Second are you planing to index all your data on one single machine ? this might work for dev cycle, but for the production you would need to submit such task to a Hadoop cluster and use MapReduce Batch task, but i am pretty sure that will not work as well since MapR cluster uses a proprietary file system rather than HDFS. So the best way to go is to implement druid interfaces to talk MapR file system.

Good luck !

Hi Charan, can you try loading static files following this tutorial? https://imply.io/docs/latest/ingestion-batch

In general I think it will be easier than debugging the local firehose.

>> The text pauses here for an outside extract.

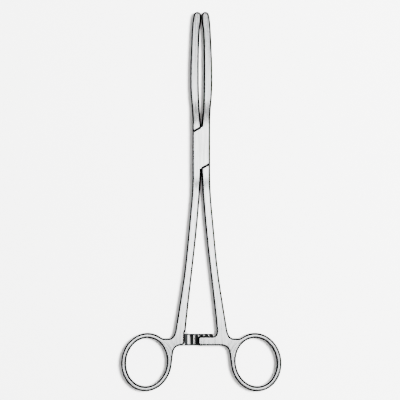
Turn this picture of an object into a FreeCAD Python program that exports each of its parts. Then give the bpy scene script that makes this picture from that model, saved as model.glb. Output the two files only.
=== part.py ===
import FreeCAD
import Part
import math
import os

# Straight tubing forceps with a box lock and a ratchet, lying shut on a bench. Millimetres.
# +Y runs from the finger rings to the jaw tips, +X to the right and +Z up through the thickness.
# The pin's axis is the Z axis, and the underside of the box lies on Z = 0.
# The box arm is the left handle, the box and the right jaw. The tenon arm is the right handle,
# the tenon inside the box and the left jaw. Handles are drawn on the left and jaws on the right,
# as upper halves, and mirrored to where they belong.

# Box lock
BOX_HALF_WIDTH = 4.8
BOX_THICKNESS = 6.2
SHOULDER_CORNER_Y = 8.3
SHOULDER_BEVEL = 0.2
TENON_THICKNESS = 2.3
OPEN_STOP_DEG = 55.0

# Joint pin
PIN_RADIUS = 1.6
PIN_HEAD_RADIUS = 2.0
PIN_HEAD_DEPTH = 0.4
PIN_END_DEPTH = 0.02

# Clearances between the two arms
MEETING_GAP = 0.05
SHOULDER_GAP = 0.06
TENON_FACE_GAP = 0.04
TENON_SIDE_INSET = 0.05
PIN_RUNNING_GAP = 0.03
CREST_GAP = 0.05

# Rounding of every outside edge
EDGE_RADIUS = 1.1

# Straight stretch of each jaw and shank next to the box
BOX_END_LENGTH = 0.6

# Whole length, and the part of it from the pin to the jaw tips
OVERALL_LENGTH = 203.0
JAW_LENGTH = 72.8

# Jaws
JAW_THICKNESS = 4.4
JAW_FADE_LENGTH = 15.0
JAW_ROOT_SLOPE = 0.1
JAW_BOW_X = 1.3
JAW_BOW_Y = 38.0
JAW_BELLY_X = 6.0
JAW_BELLY_Y = 36.0
JAW_NOSE_Y = 61.5
JAW_NOSE_INNER_X = 0.85
JAW_NOSE_OUTER_X = 5.2
JAW_NOSE_SLOPE = 0.05
TIP_RADIUS = 2.1
TIP_OUTER_DEG = 12.0
JAW_CONTACT_LENGTH = 0.8

# Shanks
SHANK_FADE_LENGTH = 15.0
SHANK_PARTING_LENGTH = 1.8
SHANK_PARTING_SLOPE = 0.05
SHANK_WAIST_OUTER_X = 7.8
SHANK_WAIST_INNER_X = 3.4
SHANK_WAIST_OUTER_SLOPE = 0.092
SHANK_WAIST_INNER_SLOPE = 0.112
SHANK_FOOT_OUTER_X = 13.9
SHANK_FOOT_INNER_X = 8.2
SHANK_FOOT_OUTER_SLOPE = 0.165
SHANK_FOOT_INNER_SLOPE = 0.1

# Finger rings
HANDLE_THICKNESS = 4.6
RING_CENTRE_X = 29.3
RING_BORE_HALF_WIDTH = 10.8
RING_BORE_HALF_LENGTH = 12.9
RING_BAR_WIDTH = 2.8
RING_TILT_DEG = 9.0
RING_TOP_JOIN_DEG = 66.0
RING_SIDE_JOIN_DEG = 4.0
NOTCH_X = 17.4
NOTCH_OVER_RING_CENTRE = 12.75

# Ratchet
RATCHET_OVER_RING_CENTRE = 8.85
RATCHET_WALL_X = 8.9
RATCHET_CORNER = 2.0
FOOT_OVER_BAR = 2.3
BAR_CORNER = 1.5
LEFT_BAR_WIDTH = 6.2
LEFT_BAR_REACH = 7.0
LEFT_BAR_TEETH = 5
RIGHT_BAR_WIDTH = 5.1
RIGHT_BAR_REACH = 1.8
RIGHT_BAR_TEETH = 3
TOOTH_PITCH = 2.6
TOOTH_HEIGHT = 0.7
TOOTH_CREST = 0.3
TOOTH_LEAN = 0.15
TOOTH_END_LAND = 0.7

# Worked out from the sizes above
MID_Z = BOX_THICKNESS / 2
HALF_MEETING = MEETING_GAP / 2
SHOULDER_TILT = math.atan2(BOX_HALF_WIDTH, SHOULDER_CORNER_Y)
SHOULDER_DISTANCE = math.hypot(BOX_HALF_WIDTH, SHOULDER_CORNER_Y)
BOX_HALF_LENGTH = SHOULDER_CORNER_Y + BOX_HALF_WIDTH * math.tan(SHOULDER_TILT)
SLOT_RADIUS = BOX_HALF_WIDTH / math.cos(math.radians(OPEN_STOP_DEG / 2))
SLOT_THICKNESS = TENON_THICKNESS + 2 * TENON_FACE_GAP
TILT = math.radians(RING_TILT_DEG)
RING_REACH_Y = math.hypot(
    (RING_BORE_HALF_LENGTH + RING_BAR_WIDTH) * math.cos(TILT),
    (RING_BORE_HALF_WIDTH + RING_BAR_WIDTH) * math.sin(TILT),
)
RING_CENTRE_Y = JAW_LENGTH - OVERALL_LENGTH + RING_REACH_Y
BAR_BOTTOM_Y = RING_CENTRE_Y + RATCHET_OVER_RING_CENTRE
SHANK_FOOT_Y = BAR_BOTTOM_Y + LEFT_BAR_WIDTH + FOOT_OVER_BAR
FAR = 400.0
TOUCHING = 1e-3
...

Hi Charan, my apologies, I misread and realized you’ve already done the local quickstart. It seems like the ingestion found the file, but isn’t able to actually read it. I’ll dig a bit more into this but for starters look into making sure you have the correct permissioning to access the file.

Hi,

I think there is an issue with configuration or network with mapr cluster. I tried below steps on another cluster and it worked fine,

Install mapr-loopbacknfs client on nodes:

yum install mapr-loopbacknfs

cp /opt/mapr/conf/nfsserver.conf /usr/local/mapr-loopbacknfs/conf/

cp /opt/mapr/conf/mapr-clusters.conf /usr/local/mapr-loopbacknfs/conf/

service mapr-loopbacknfs start

mkdir /mapr

mount localhost:/mapr /mapr

df -P

Property changes at druid end:

druid.zk.service.host=172.29.33.15:5181,172.29.33.16:5181,172.29.33.17:5181

druid.indexer.logs.directory=/mapr/aws-qa.paysafe.com/druid/indexing-logs

druid.storage.storageDirectory=/mapr/aws-qa.paysafe.com/druid/segments

druid.metadata.storage.type=derby

druid.metadata.storage.connector.connectURI=jdbc:derby://172.29.33.15:1527/var/druid/metadata.db;create=true

druid.metadata.storage.connector.host=172.29.33.15

druid.metadata.storage.connector.port=1527

But one doubt, using local storage, will it give power of map-reduce while ingesting data (assume we are deploying multiple middle managers) since it is not going via hadoop route?